Currently, AI is primarily used to read, interpret, and digitize existing P&IDs. While generative AI models can create basic schematic layouts, they cannot yet produce engineering-grade, fully specified P&IDs that adhere to process safety and design standards. This capability is still in the research and development phase.
What is the accuracy of AI in document processing?
For complex technical documents like P&IDs, AI data extraction accuracy in 2026 exceeds 95% for discrete, structured elements like equipment tags. For more complex relational data, like pipeline connectivity, accuracy is typically between 85% and 95%, depending heavily on the quality of the source document.
What are the benefits of automating P&ID analysis?

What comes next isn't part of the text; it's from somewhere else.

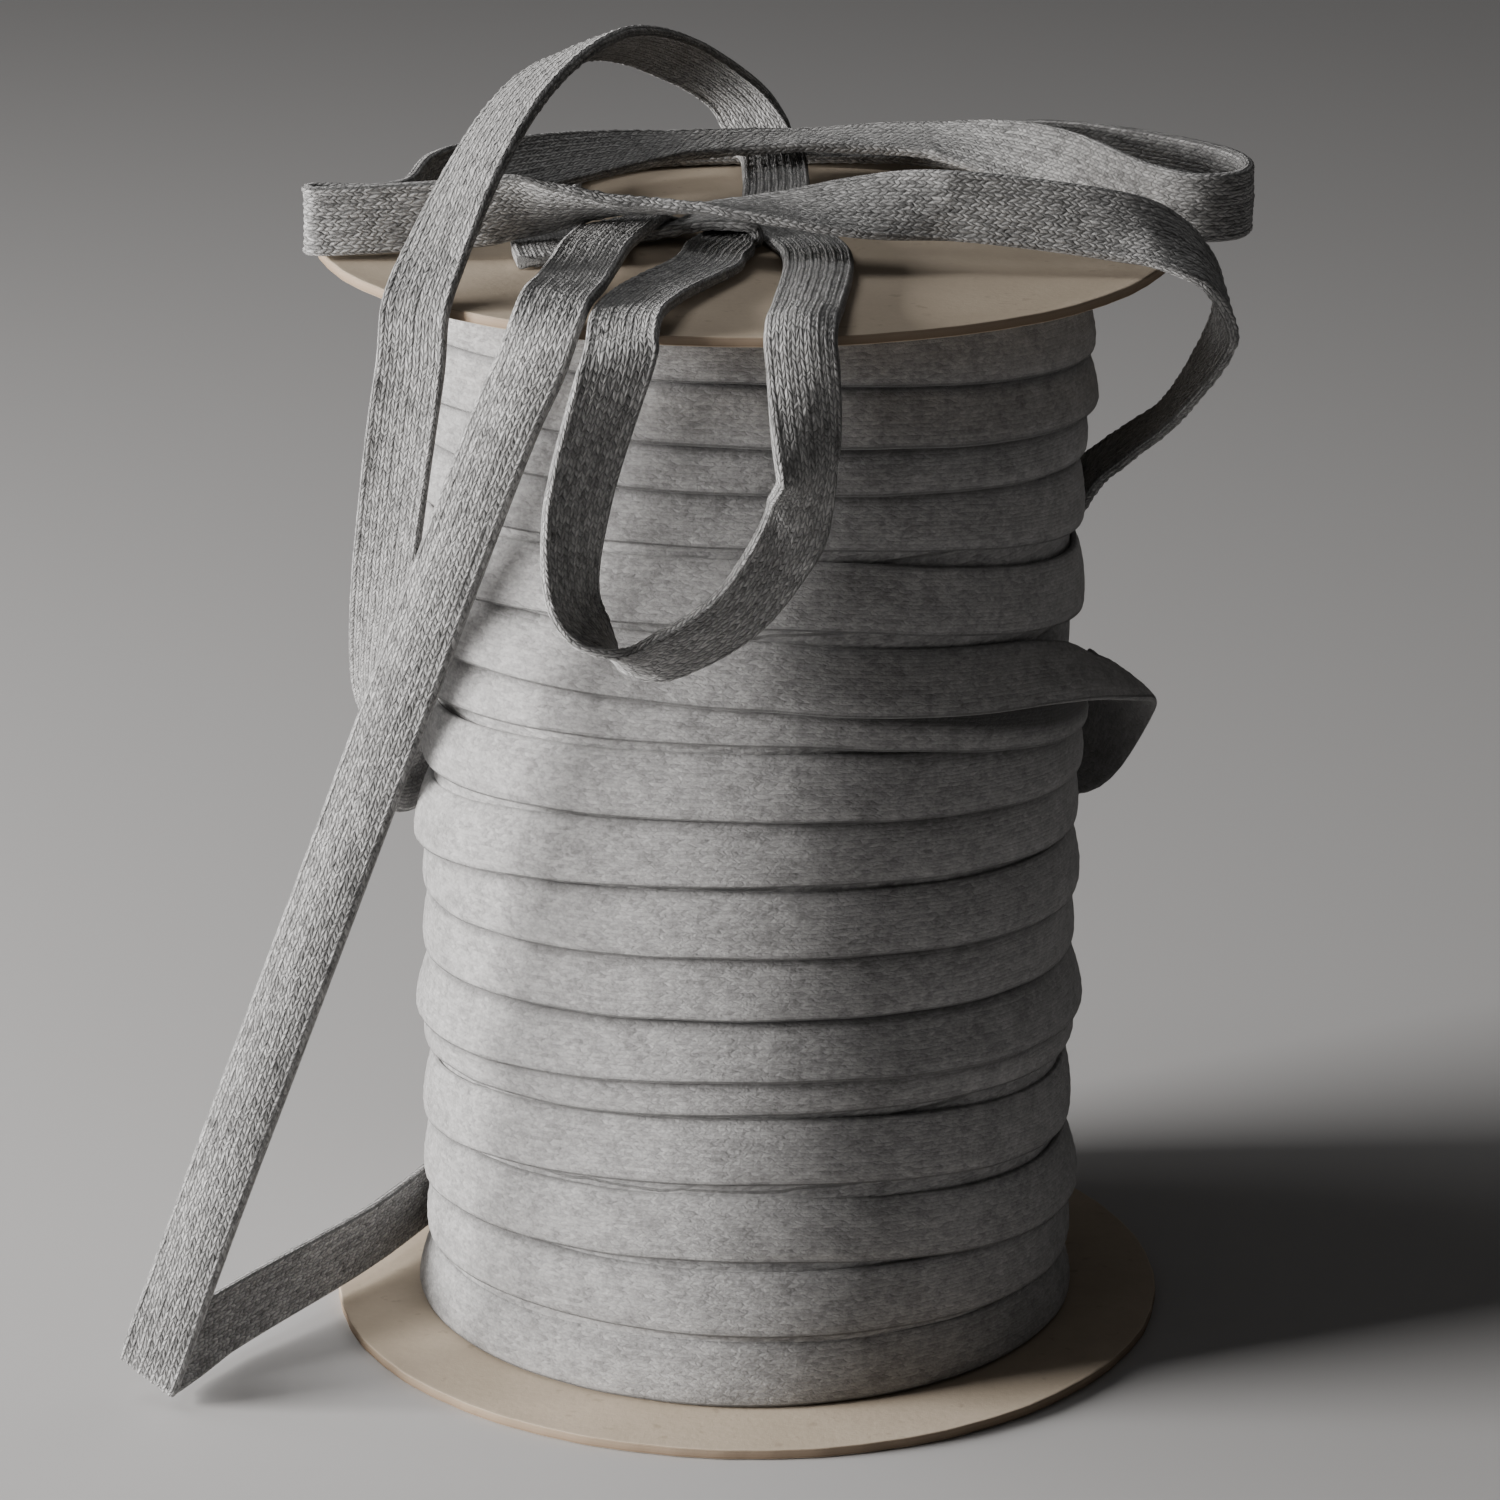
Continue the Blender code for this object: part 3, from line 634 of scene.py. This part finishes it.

The primary benefits are massive time savings and improved data quality. Automation reduces manual data entry by up to 80% Deloitte, accelerates project timelines, ensures consistency across documents, and enables advanced applications like digital twins, predictive maintenance, and streamlined safety reviews (HAZOP).
How do you convert a P&ID to a digital twin?
Converting a P&ID to a digital twin involves using an AI-powered platform to perform automated P&ID analysis. The AI extracts all assets, connections, and properties from the P&ID drawings. This structured data is then used to populate the process flow model within a digital twin platform, creating a foundational layer of the plant's virtual representation.
What are the challenges of using AI for P&ID extraction?
The main challenges are poor scan quality, non-standard or handwritten symbols, and dense, overlapping layouts. Overcoming these requires high-quality source documents, AI models that can be fine-tuned on specific symbol sets, and a human-in-the-loop validation process to review low-confidence extractions.